Still more remarkable was their reaction to the train’s itinerary. They must have lived in the area all their lives, so they were familiar with the local towns. But they seemed surprised to find them along their route.

“Well, what do you know,” said the man to his wife, “we’re in Lussac. I didn’t expect to go to Lussac. Isn’t it amazing…But I guess it’s the way of the world. Progress…”

“Yes, isn’t it peculiar…” she replied.

Then, a few minutes later.

“And look, it’s Mignaloux…how about that…” said the woman. “What a strange route this train is taking…”

But the train was taking its usual route – a straight line between Limoges and Poitiers.

Finally, the conductor passed to collect tickets.

“Do you realize that you’re in the first class compartment?” he asked.

“Why no…we didn’t know they had a first class…”

“And did you realize that you’re going in the wrong direction?” he asked, a touch of gallic satire in his voice.

“Oh! Well, I’ll be,” declared the man. “That’s why the towns were all in the wrong direction…”

At the next stop, the couple got off, taking their tire with them, and boarded a train in the opposite direction.

“What turnips,” said the conductor to no one in particular.

What innocents! For at least half an hour, they were willing to believe that somehow the wonders of the Machine Age (that is, a train built no later than 1955, running over track that had been laid in the last century) had rearranged the geography of France; thanks to the wonders of technology you could now go east by heading west!
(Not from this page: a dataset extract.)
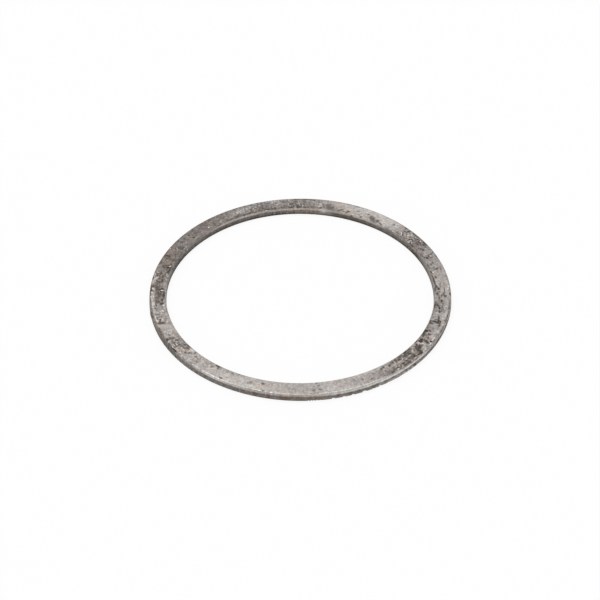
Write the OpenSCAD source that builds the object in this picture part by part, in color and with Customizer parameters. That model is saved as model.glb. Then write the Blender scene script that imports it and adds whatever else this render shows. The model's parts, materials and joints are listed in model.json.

And yet, were they really any more naundefinedve than American economists…who, for at least half a century, have argued that people can get rich by borrowing rather than saving…and spending rather than investing?

A good man, left to his own observations, knows better. He doesn’t waste his money or drive recklessly. Over time, he realizes that the way to get ahead is simple: get up early, work hard, save as much money as possible and invest it wisely.

But give the guy a theory that allows him to believe that he can get rich by spending his money instead of saving it and he’ll swallow it like a shot of whiskey on an empty stomach. Under the influence, confidence will flush his cheeks, his spirits will rise, and his wallet will come out as fast as a purse on the Paris metro.

He’ll spend…as long as he’s able.

“What really matters for the consumer’s future,” Dr. Kurt Richebacher points out, “is not his present confidence but his ability to spend as determined by the hard financial facts facing and awaiting him: stagnating or falling income, rising unemployment, soaring indebtedness and renewed wealth destruction by plunging stock portfolios.”

In the last two years, stock portfolios have lost $3.9 trillion in value. But houses have gained about $2 trillion. Since more people have more of their wealth in houses than in stocks, the resulting “wealth effect” has been about even. (On Thursday, we will take a closer look at what rising home prices did for the U.S. economy and what is likely to happen in the housing market in the months ahead.)

With his spending power intact, and his confidence high, the consumer was an easy mark for more credit. How could he say no to SUVs at zero-percent financing? And home refinancing at artificially-low interest rates was, likewise, irresistible.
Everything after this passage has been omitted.